De Fanny Glissant, nous apprécierons sous peu à la télévision, diffusées par Arte, les quatre heures d’une série en quatre épisodes, Les routes de l’esclavage, qu’elle a réalisée après avoir rencontré une quarantaine d’historiens de par le monde. Constatant la prééminence sur ce sujet de la vision afro-américaine, constatant aussi que l’on croit indûment déjà tout en savoir, elle s’est donné pour objectif de multiplier les points de vue, de croiser les regards de sorte que de leur convergence puisse surgir la compréhension. Pour « dépasser les stéréotypes », pour « appréhender l’esclavage dans sa globalité », l’œuvre collective de Fanny Glissant, Daniel Cattier et Juan Gélas, conjugue trois visions, trois histoires personnelles, des Caraïbes, d’Afrique et d’Europe. Cinq ans de travail furent nécessaires à l’aboutissement du projet, de ce récit qui comportera des ellipses obligées.
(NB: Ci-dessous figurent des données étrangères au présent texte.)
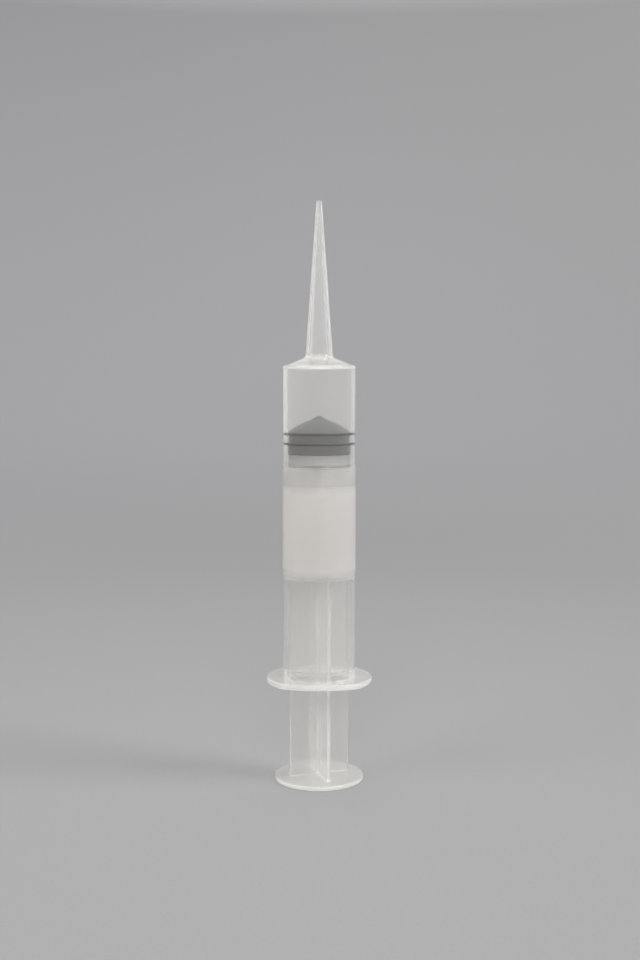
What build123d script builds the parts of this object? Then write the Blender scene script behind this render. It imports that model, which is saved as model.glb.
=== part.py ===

Un récit qui, répondant à la gageure, conduira sur les traces de la traite négrière, du cinquième siècle où commence à se tisser « un réseau de traite d’esclaves entre l’Afrique et le Moyen-Orient », jusqu’à l’abolition de l’esclavage à la fin du dix-neuvième siècle, en passant par « ces nouvelles routes ouvertes entre l’Afrique et les îles du Nouveau Monde » lorsque les Européens se disputeront les sites des Caraïbes pour l’exploitation de la canne à sucre. Liée à ce problème par sa propre culture, mais aussi par un parcours universitaire qui la vit rédiger une thèse sur l’esclavage, la réalisatrice dit en toute simplicité avoir au cours de son travail découvert qu’elle-même ne savait pas tout, qu’il y avait donc bien méconnaissance, parfois occultation, de cette tragédie coupable d’avoir en quelque sorte façonné l’inhumanité du monde.

Mais, parce qu’elles définissent bien les vertus attachées à ce festival,  j’aimerais terminer sur les paroles de Sabaah Folayan : « Tous complices de participer à ce système, on a tous des responsabilités à prendre… Que l’on soit blanc ou noir, on a tous à faire une nécessaire prise de conscience ! »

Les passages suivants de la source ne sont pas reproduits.